An alternative approach is to use standard of living indicators that do not include income. This approach uses information on the extent to which people exhibit symptoms of low living standards, such as an inability to access basic goods and services or to participate in desired social activities, together with self-assessments, to construct an index measure of living standards. It is then possible to explore empirically the strength and interaction of various factors, including income, on this index. Income can enter an explanatory model because it is not a direct component of the living standards measure one is seeking to explain.
This approach was adopted in a work programme to measure and evaluate the living standards of older New Zealanders, commissioned by the Super 2000 Taskforce and continued and extended in 2001 by the then Ministry of Social Policy. A survey of older people was conducted in 2000, and a new Material Well-being Scale was developed.[1]Regression analysis published at the time indicated that the material living standard that older New Zealanders are able to enjoy in their retirement depends on their current net income, albeit rather weakly, as well as a number of other socio-economic factors, such as accumulated assets and accommodation costs.[2]
In this paper we revisit the estimated relationships between the living standards of older people and their current income and accommodation costs. The objective of this work is to extend the previous analysis to better understand the source(s) of these observed relationships, and the extent to which they reflect direct effects of current income and accommodation costs on well-being as opposed to acting as proxies for other factors that determine living standards in retirement. For this purpose we focus specifically on testing the following two hypotheses implied by the previous analysis: first, that only current income, and not the source of income, is associated with well-being; and second, that only accommodation costs, and not the type of accommodation tenure, is associated with well-being.
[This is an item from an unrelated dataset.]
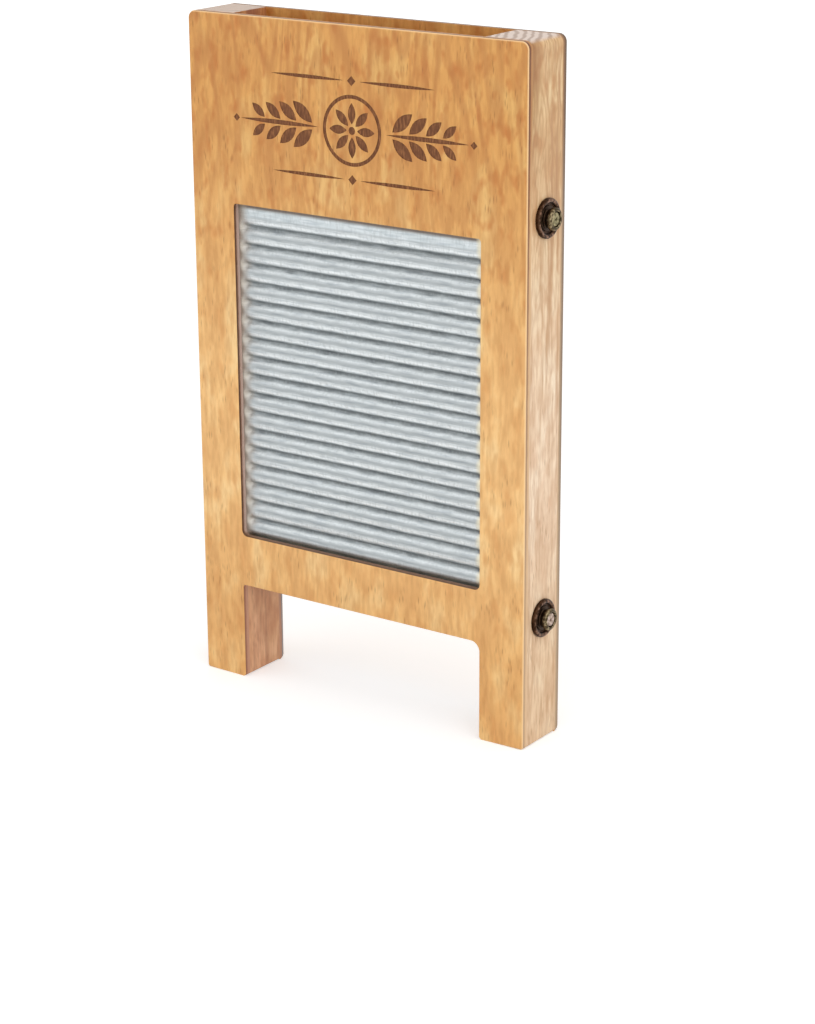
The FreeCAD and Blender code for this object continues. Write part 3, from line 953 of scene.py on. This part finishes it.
stations = [-SHEET_HALF]
stations += [-RIB_END + RUNOUT * step / 6 for step in range(7)]
inner = RIB_END - RUNOUT
stations += [-inner + 2 * inner * step / COLUMNS for step in range(1, COLUMNS)]
stations += [RIB_END - RUNOUT * step / 6 for step in range(6, -1, -1)]
stations += [SHEET_HALF]
front_edges = sheet_shape.edges[:]
for here, after in zip(stations, stations[1:]):
    grown = bmesh.ops.extrude_edge_only(sheet_shape, edges=front_edges)["geom"]
    moved = [item for item in grown if isinstance(item, bmesh.types.BMVert)]
    front_edges = [item for item in grown if isinstance(item, bmesh.types.BMEdge)]
    front_edges = [edge for edge in front_edges if all(vertex in moved for vertex in edge.verts)]
    bmesh.ops.translate(sheet_shape, verts=moved, vec=(after - here, 0, 0))
for vertex in sheet_shape.verts:
    left = min(max((RIB_END - abs(vertex.co.x)) / RUNOUT, 0), 1)
    share = left * left * (3 - 2 * left)
    ripple = noise.noise(vertex.co / RIPPLE_LENGTHS["long"])
    ripple += 0.5 * noise.noise(vertex.co / RIPPLE_LENGTHS["short"])
    depth = (vertex.co.y - SHEET_FRONT) * share * (1 + 0.05 * ripple)
    vertex.co.y = SHEET_FRONT + depth + WAVE * share * (0.5 + 0.33 * ripple)
bmesh.ops.recalc_face_normals(sheet_shape, faces=sheet_shape.faces)
if sum(face.normal.y for face in sheet_shape.faces) > 0:
    bmesh.ops.reverse_faces(sheet_shape, faces=sheet_shape.faces)
bmesh.ops.solidify(sheet_shape, geom=sheet_shape.faces[:], thickness=SHEET)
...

It is important to emphasise that it is not the objective of this paper to provide a critique of the general methodology or findings of the original report. Thus, for instance, we remain silent on the broader issues concerning the validity of such methods of modelling living standards, and statistical implications of such issues as the opposite skewness of the well-being index and income distributions.[3] We also accept the linear regression framework for modelling the influences on living standards. Rather, we take on face value the underlying basis for the reported analysis, and use the regression specification(s) adopted as the point of departure for a re-evaluation of these two specific issues.